Cocoa prices are significantly declining, with NY and London futures hitting 11-month and 19-month lows respectively, primarily due to an outlook for abundant global supplies and weakening demand. Surging cocoa deliveries from Ghana, optimistic crop forecasts for Ivory Coast, and major chocolate makers like Lindt and Barry Callebaut reporting reduced sales and lower guidance are fueling bearish sentiment. This is compounded by substantial year-over-year declines in Q2 global cocoa grindings across Europe, Asia, and North America, and the International Cocoa Organization's forecast of a 142,000 MT global surplus for 2024/25, marking the first surplus in four years despite a record deficit in 2023/24.

Analysis

Cocoa futures are under significant pressure, with NY and London contracts hitting 11-month and 19-month lows, respectively, driven by a dual narrative of burgeoning supply and faltering demand. On the supply side, the outlook for a global surplus in 2024/25, the first in four years as projected by the ICCO, is weighing heavily on sentiment.
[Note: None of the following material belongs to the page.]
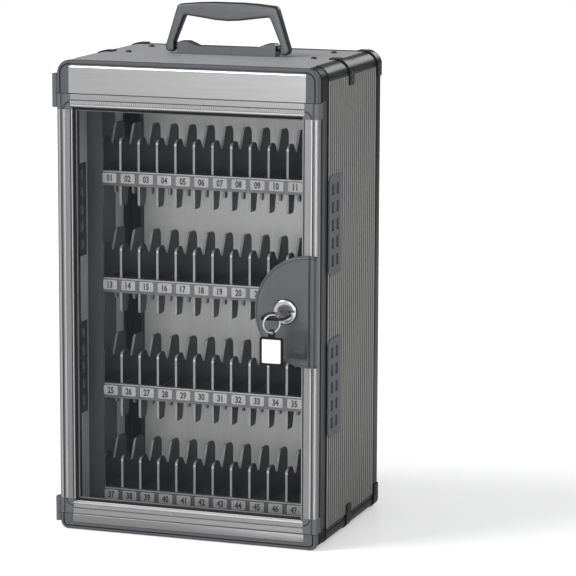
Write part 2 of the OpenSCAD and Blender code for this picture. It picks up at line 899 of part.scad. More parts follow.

This is substantiated by a surge in cocoa arrivals at Ghanaian ports, which reached 50,440 MT in four weeks versus 11,000 MT in the prior year, and an optimistic outlook for the Ivory Coast's main crop, with pod counts reported by Mondelez to be 7% above the five-year average. On the demand side, evidence of destruction is clear and widespread. Major chocolate makers Lindt & Sprüngli and Barry Callebaut have both lowered guidance, with the latter reporting a -9.5% sales volume drop in its latest quarter, the largest in a decade. This corporate-level weakness is mirrored in macro data, with Q2 cocoa grindings falling sharply year-over-year in Europe (-7.2%), Asia (-16.3%), and North America (-2.8%). While some supportive factors exist, such as tighter ICE-monitored inventories and crop quality concerns in the Ivory Coast's smaller mid-crop, they appear insufficient to counter the dominant bearish fundamental picture of a market rebalancing from a historic deficit to a potential surplus.